The records that follow need to be output exactly as they are.

____ INPUT ROWS

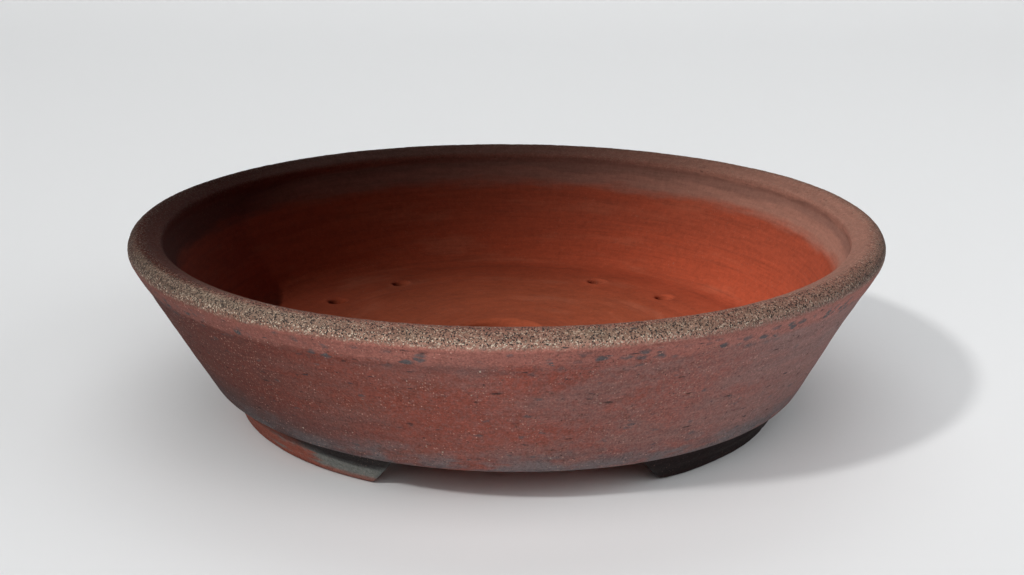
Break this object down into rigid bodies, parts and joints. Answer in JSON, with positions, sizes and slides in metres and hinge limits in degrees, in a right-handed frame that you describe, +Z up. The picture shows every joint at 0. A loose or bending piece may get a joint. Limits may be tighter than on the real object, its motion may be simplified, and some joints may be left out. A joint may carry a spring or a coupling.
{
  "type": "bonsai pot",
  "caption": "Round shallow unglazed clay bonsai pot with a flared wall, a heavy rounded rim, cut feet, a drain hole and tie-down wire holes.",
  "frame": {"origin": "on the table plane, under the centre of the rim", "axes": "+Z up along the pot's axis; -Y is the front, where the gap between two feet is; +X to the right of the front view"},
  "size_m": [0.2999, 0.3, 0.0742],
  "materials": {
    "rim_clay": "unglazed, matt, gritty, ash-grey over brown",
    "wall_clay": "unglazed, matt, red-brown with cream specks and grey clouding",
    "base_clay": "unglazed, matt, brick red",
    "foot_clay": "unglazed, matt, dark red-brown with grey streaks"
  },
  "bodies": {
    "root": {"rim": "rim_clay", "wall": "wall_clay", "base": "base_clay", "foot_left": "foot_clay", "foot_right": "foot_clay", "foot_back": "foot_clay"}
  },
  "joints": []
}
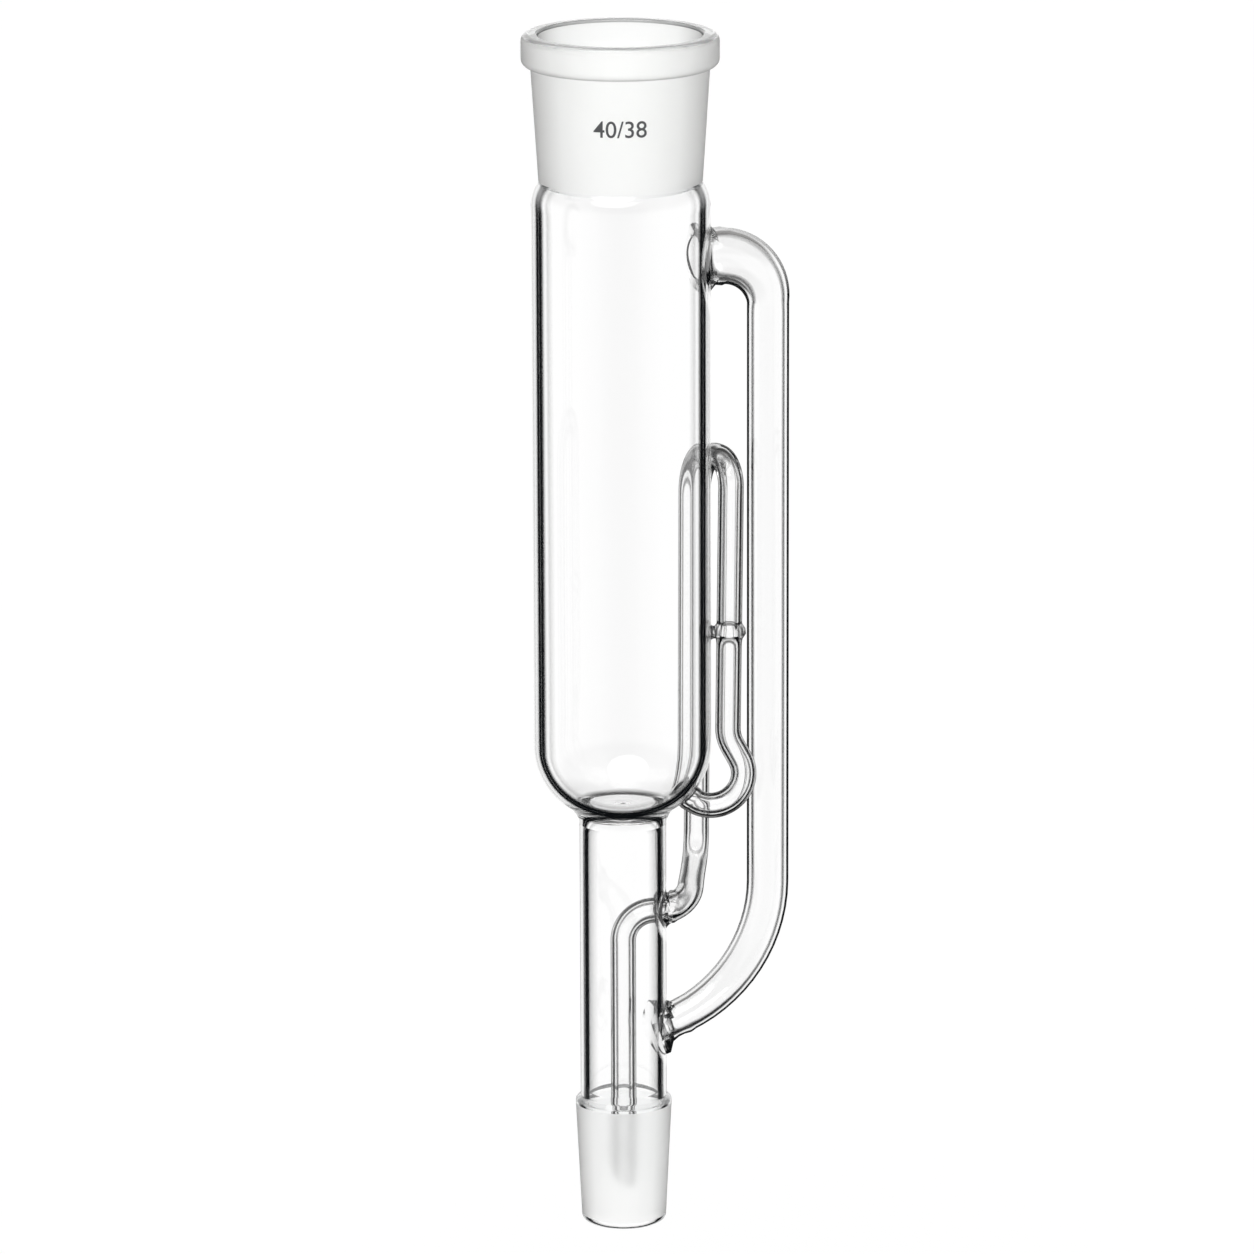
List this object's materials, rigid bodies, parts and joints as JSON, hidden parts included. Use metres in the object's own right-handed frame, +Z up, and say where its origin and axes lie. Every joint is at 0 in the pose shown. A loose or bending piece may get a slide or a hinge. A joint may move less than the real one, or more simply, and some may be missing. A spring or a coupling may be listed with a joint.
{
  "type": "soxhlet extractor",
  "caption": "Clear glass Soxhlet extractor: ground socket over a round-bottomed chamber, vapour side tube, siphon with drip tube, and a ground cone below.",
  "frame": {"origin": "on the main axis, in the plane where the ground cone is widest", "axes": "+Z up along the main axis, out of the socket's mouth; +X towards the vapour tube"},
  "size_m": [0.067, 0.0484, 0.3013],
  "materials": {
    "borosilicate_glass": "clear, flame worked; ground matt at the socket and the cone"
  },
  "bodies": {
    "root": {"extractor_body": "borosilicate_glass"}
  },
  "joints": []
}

________

EXERCISE RESULT:
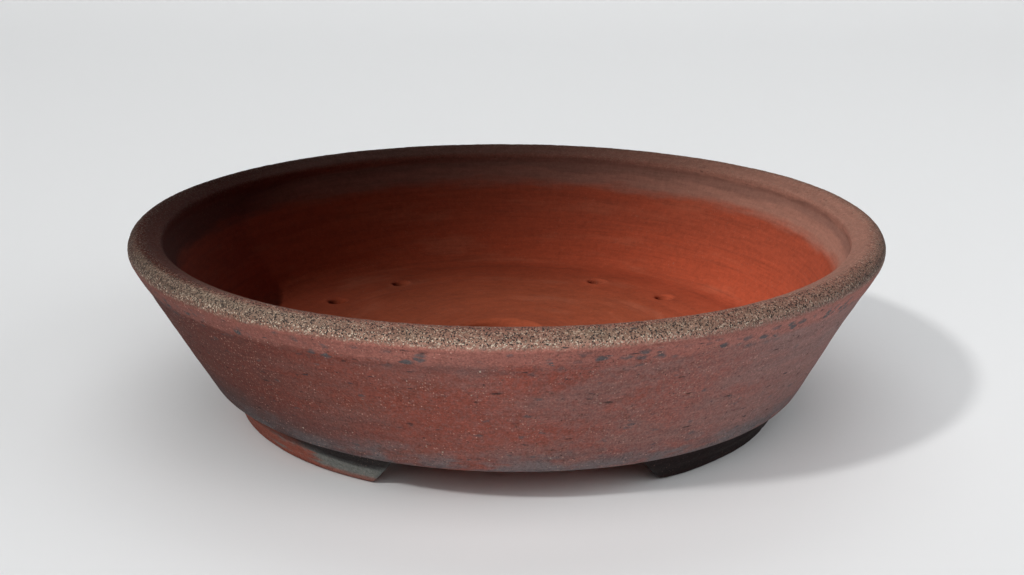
Break this object down into rigid bodies, parts and joints. Answer in JSON, with positions, sizes and slides in metres and hinge limits in degrees, in a right-handed frame that you describe, +Z up. The picture shows every joint at 0. A loose or bending piece may get a joint. Limits may be tighter than on the real object, its motion may be simplified, and some joints may be left out. A joint may carry a spring or a coupling.
{
  "type": "bonsai pot",
  "caption": "Round shallow unglazed clay bonsai pot with a flared wall, a heavy rounded rim, cut feet, a drain hole and tie-down wire holes.",
  "frame": {"origin": "on the table plane, under the centre of the rim", "axes": "+Z up along the pot's axis; -Y is the front, where the gap between two feet is; +X to the right of the front view"},
  "size_m": [0.2999, 0.3, 0.0742],
  "materials": {
    "rim_clay": "unglazed, matt, gritty, ash-grey over brown",
    "wall_clay": "unglazed, matt, red-brown with cream specks and grey clouding",
    "base_clay": "unglazed, matt, brick red",
    "foot_clay": "unglazed, matt, dark red-brown with grey streaks"
  },
  "bodies": {
    "root": {"rim": "rim_clay", "wall": "wall_clay", "base": "base_clay", "foot_left": "foot_clay", "foot_right": "foot_clay", "foot_back": "foot_clay"}
  },
  "joints": []
}
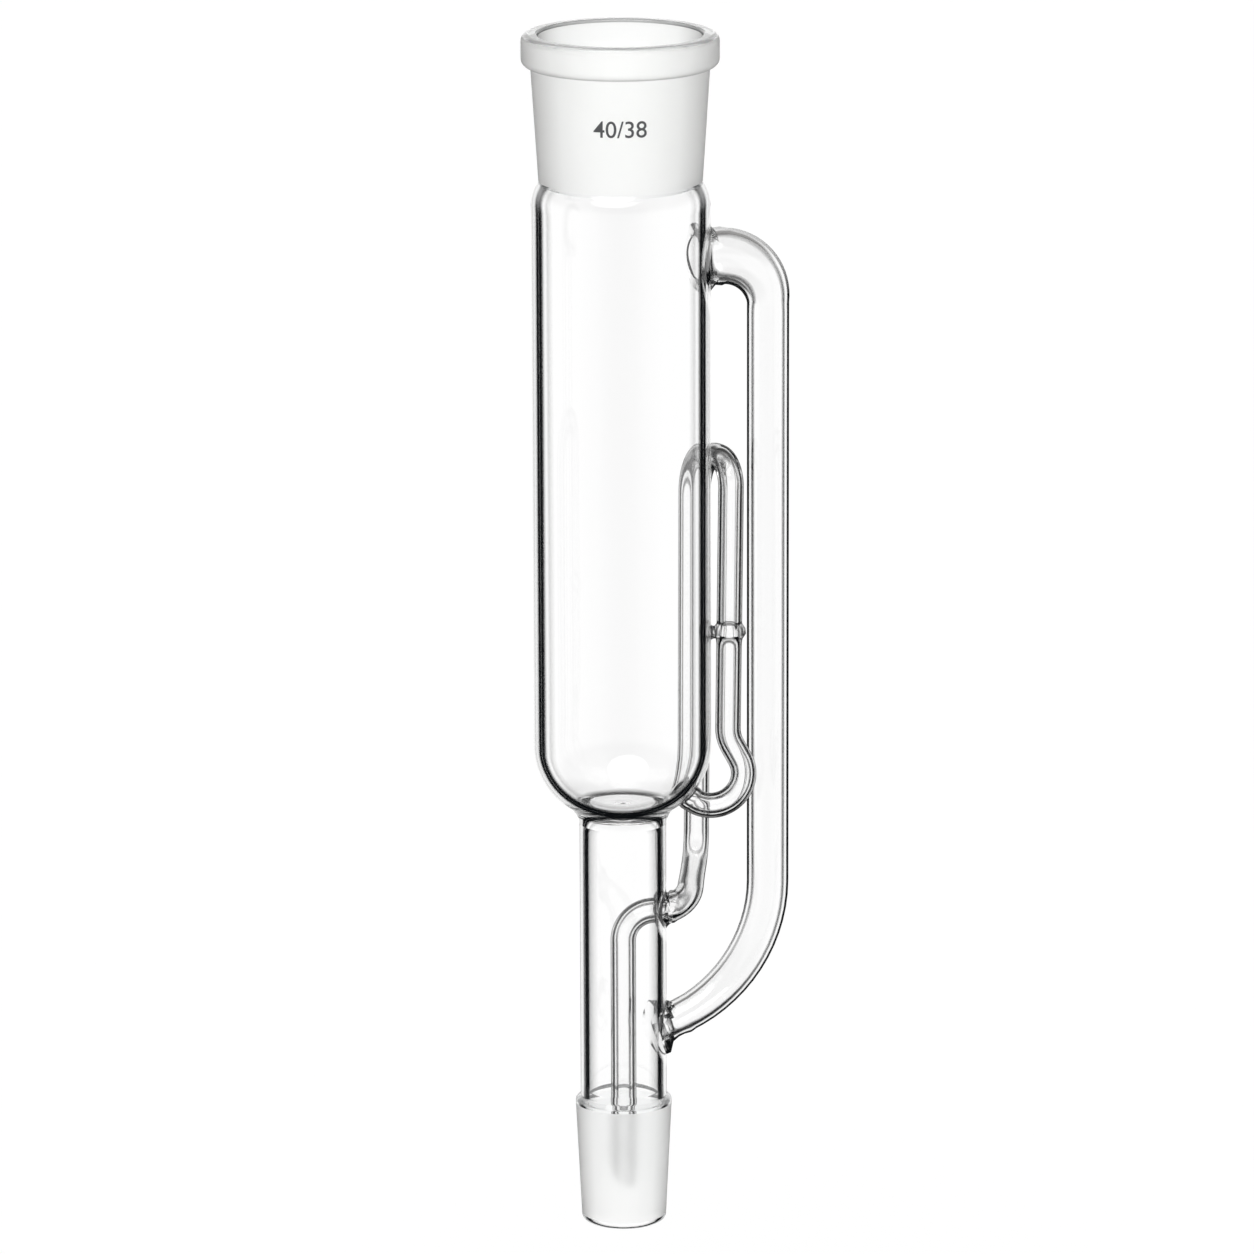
List this object's materials, rigid bodies, parts and joints as JSON, hidden parts included. Use metres in the object's own right-handed frame, +Z up, and say where its origin and axes lie. Every joint is at 0 in the pose shown. A loose or bending piece may get a slide or a hinge. A joint may move less than the real one, or more simply, and some may be missing. A spring or a coupling may be listed with a joint.
{
  "type": "soxhlet extractor",
  "caption": "Clear glass Soxhlet extractor: ground socket over a round-bottomed chamber, vapour side tube, siphon with drip tube, and a ground cone below.",
  "frame": {"origin": "on the main axis, in the plane where the ground cone is widest", "axes": "+Z up along the main axis, out of the socket's mouth; +X towards the vapour tube"},
  "size_m": [0.067, 0.0484, 0.3013],
  "materials": {
    "borosilicate_glass": "clear, flame worked; ground matt at the socket and the cone"
  },
  "bodies": {
    "root": {"extractor_body": "borosilicate_glass"}
  },
  "joints": []
}